-- THE EXERCISE --
Identify and copy all lines of the material where the string "scene" is found.

-- RAW DATA --

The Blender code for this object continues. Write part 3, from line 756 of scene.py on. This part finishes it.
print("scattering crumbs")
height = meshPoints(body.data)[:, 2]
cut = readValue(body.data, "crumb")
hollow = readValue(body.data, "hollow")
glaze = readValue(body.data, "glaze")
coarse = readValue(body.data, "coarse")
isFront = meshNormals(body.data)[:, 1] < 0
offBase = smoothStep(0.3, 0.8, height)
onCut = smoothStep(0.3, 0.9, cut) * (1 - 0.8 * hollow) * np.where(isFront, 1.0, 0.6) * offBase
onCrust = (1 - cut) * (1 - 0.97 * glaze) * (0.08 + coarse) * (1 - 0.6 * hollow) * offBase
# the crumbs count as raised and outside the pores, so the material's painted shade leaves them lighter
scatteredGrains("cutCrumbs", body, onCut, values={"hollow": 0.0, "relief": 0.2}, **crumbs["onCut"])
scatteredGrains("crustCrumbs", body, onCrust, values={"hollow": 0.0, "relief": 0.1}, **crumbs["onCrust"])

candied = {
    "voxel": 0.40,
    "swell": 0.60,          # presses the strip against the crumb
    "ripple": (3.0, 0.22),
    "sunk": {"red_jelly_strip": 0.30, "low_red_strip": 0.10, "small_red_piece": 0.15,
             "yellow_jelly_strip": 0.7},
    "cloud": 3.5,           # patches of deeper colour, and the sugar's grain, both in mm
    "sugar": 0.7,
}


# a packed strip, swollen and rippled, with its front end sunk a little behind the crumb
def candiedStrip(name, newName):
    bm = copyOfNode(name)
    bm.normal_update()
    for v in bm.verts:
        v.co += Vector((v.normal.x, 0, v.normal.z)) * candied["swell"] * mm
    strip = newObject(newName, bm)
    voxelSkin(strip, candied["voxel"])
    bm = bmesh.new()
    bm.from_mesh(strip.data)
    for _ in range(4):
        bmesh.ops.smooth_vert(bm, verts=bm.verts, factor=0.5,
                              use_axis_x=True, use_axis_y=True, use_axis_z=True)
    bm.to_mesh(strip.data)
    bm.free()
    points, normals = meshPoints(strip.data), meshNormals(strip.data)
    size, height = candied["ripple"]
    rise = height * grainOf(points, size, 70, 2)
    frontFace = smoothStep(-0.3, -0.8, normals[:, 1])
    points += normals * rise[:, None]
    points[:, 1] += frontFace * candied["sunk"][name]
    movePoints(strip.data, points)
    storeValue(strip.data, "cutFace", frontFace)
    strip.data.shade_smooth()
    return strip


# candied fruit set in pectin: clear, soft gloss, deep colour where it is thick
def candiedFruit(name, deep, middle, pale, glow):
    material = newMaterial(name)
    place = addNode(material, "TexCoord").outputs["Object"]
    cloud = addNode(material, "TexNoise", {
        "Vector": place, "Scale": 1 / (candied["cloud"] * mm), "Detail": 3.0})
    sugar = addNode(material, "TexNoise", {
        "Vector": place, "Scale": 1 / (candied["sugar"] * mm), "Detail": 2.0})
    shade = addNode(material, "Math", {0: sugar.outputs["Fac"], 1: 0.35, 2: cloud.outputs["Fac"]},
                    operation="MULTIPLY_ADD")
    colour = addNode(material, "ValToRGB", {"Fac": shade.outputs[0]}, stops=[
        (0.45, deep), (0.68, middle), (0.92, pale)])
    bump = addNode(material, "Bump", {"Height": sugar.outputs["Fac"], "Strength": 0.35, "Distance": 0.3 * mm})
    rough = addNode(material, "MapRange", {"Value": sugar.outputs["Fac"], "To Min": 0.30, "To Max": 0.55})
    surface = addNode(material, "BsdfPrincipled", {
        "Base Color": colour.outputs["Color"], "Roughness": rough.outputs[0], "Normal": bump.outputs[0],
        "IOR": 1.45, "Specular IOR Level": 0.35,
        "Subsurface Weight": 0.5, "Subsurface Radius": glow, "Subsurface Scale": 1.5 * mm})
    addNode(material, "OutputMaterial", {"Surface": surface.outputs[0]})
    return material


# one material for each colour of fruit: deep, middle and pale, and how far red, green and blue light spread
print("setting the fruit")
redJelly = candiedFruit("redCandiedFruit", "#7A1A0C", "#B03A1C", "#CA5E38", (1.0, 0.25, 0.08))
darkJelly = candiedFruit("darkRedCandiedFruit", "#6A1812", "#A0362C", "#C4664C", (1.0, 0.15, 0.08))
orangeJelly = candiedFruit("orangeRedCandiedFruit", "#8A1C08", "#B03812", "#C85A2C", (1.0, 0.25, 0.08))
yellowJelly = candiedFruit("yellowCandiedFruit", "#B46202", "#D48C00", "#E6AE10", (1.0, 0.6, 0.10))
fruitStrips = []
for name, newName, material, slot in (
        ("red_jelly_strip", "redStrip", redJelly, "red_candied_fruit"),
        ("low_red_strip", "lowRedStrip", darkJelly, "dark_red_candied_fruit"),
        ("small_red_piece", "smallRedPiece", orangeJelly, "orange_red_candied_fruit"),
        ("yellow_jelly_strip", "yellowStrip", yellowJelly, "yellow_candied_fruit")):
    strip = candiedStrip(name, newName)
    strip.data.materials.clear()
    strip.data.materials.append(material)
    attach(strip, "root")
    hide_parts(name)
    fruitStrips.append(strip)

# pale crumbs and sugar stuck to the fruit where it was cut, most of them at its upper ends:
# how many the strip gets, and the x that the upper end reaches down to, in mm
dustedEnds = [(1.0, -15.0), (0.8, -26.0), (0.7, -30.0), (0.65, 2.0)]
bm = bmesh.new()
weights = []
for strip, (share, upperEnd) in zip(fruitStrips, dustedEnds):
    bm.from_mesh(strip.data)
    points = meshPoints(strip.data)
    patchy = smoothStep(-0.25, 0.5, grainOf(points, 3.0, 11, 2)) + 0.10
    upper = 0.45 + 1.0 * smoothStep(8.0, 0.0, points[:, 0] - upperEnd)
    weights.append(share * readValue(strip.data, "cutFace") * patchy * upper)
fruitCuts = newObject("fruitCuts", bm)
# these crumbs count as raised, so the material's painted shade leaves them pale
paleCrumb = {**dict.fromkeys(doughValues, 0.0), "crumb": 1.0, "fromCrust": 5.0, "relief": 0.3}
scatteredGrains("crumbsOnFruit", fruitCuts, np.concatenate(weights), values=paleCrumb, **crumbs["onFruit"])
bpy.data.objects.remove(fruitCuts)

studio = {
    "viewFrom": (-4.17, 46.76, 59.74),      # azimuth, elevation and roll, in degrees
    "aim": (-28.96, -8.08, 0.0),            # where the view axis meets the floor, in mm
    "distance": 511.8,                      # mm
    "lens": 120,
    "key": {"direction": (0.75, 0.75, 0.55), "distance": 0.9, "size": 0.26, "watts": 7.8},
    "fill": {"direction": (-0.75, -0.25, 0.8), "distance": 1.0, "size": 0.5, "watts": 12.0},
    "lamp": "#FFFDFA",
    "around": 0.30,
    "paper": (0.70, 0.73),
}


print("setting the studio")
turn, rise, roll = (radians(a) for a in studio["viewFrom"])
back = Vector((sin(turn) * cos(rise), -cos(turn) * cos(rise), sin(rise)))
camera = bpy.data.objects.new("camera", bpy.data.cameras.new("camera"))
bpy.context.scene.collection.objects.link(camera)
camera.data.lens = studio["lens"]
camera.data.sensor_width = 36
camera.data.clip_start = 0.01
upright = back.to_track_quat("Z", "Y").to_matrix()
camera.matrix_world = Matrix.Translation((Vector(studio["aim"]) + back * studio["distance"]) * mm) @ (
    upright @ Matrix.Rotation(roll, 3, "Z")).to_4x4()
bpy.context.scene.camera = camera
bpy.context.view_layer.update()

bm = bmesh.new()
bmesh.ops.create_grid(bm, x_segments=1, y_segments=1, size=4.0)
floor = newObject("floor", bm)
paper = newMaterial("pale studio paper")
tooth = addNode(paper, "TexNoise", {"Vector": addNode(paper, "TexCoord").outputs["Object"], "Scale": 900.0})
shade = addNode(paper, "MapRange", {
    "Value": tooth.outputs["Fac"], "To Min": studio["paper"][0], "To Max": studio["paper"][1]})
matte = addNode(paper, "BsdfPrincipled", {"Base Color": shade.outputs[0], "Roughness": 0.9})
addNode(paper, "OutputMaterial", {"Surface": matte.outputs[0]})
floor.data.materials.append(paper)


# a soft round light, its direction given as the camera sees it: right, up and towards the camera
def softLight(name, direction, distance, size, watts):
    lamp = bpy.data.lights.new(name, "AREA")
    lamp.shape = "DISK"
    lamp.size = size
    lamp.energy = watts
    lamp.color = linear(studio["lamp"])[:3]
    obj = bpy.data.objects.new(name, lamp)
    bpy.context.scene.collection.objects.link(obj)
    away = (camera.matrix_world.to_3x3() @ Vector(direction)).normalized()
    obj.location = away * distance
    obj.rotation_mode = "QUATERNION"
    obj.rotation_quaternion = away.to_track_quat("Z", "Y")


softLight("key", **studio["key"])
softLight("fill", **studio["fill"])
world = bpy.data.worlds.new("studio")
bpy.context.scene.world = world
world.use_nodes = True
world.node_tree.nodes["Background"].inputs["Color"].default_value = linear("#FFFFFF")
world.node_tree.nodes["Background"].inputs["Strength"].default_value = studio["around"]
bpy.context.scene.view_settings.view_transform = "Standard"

-- CORRECT RESULT --
The Blender code for this object continues. Write part 3, from line 756 of scene.py on. This part finishes it.
bpy.context.scene.collection.objects.link(camera)
bpy.context.scene.camera = camera
    bpy.context.scene.collection.objects.link(obj)
bpy.context.scene.world = world
bpy.context.scene.view_settings.view_transform = "Standard"